Race two for ACC boats

Ed Gorman was there for GBR Challenge's second foray into the competitive area this afternoon

Monday August 20th 2001, Author: Ed Gorman, Location: United Kingdom
Walker was delighted and relieved afterwards. It had been his team's first chance to check in on some serious competition and they had discovered that they are more or less on the pace, allbeit in the old generation of boats. "It was quite nerve-wracking I must say when we first went out, but the nerves went with a good start to the first race," he said.

Reflecting on the second contest he said he felt Prada held a slight speed edge, both upwind and down.
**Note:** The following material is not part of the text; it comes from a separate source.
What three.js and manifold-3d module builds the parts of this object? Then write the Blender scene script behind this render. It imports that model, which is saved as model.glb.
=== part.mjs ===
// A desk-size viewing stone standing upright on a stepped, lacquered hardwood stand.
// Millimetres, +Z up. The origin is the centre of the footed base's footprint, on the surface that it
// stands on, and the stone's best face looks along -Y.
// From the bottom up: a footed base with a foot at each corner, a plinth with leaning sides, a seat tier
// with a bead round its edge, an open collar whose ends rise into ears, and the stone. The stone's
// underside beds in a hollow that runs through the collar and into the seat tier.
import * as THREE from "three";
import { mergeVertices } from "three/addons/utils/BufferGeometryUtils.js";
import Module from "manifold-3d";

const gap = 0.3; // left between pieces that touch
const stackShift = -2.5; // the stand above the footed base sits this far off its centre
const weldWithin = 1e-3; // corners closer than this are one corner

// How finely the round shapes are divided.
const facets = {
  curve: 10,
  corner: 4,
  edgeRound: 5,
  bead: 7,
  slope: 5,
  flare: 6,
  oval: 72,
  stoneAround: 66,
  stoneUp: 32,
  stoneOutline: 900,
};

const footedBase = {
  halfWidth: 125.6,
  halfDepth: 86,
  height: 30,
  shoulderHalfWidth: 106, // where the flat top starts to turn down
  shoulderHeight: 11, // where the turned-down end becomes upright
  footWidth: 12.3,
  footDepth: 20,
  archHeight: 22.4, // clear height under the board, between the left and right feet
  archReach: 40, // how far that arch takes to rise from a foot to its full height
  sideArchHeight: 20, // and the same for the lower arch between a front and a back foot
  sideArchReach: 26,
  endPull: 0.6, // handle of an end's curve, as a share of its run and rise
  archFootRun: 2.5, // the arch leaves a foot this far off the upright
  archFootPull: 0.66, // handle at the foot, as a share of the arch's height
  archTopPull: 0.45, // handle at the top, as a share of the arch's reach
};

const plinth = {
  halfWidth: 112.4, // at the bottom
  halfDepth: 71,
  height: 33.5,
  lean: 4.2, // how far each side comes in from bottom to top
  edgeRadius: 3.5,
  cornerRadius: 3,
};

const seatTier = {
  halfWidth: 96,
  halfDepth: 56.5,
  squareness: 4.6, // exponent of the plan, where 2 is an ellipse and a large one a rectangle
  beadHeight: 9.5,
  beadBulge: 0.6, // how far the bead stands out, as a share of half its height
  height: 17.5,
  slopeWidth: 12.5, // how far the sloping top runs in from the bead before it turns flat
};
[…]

He and Stead agreed that the prediction by David Barnes, the GBR Challenge General Manager, that the Italians would have an advantage of around two metres-a-minute both upwind and down, was proved about right. "On the second beat in the second race, Prada took two boatlengths out of us and on the first beat about one-and-a-half," said Stead. "I wouldn't say we are going through the water quicker than them but that's what we expected. What we are trying to do is keep the game as level as possible, minimise the losses and try to outsmart them," he added.

Behind the two 2000 boats, Beadsworth saw for himself the blistering downwind pace of NZL 32 which under Barker's expert guidance on the helm, recovered from going back at the start to overwhelm GBR 41, beating her by nearly half a minute to take third place. A minute behind GBR 41, came the first of the two immaculately turned-out Bill Koch-owned boats, USA 23 (America3) which was almost 30 seconds ahead of her 1992 rival Il Moro de Venezia.

There are nominally nine boats in the ACC fleet but the two 1994-generation French boats, FRA 33 and FRA 37 which have been heavily doctored for chartering, are not in the same ballpark as the others. Also struggling to play in this company was John Caulcutt and his crew on the 1992-vintage, High Voltage. They had a major pole-management crisis at the bottom of the first run in the second race when the outboard end of the pole was, at one stage, dragging in the water at right angles to the boat and they then blew their headsail on the next beat - an expensive day out for Caulcutt who was seen conducting a thorough crew debrief between races.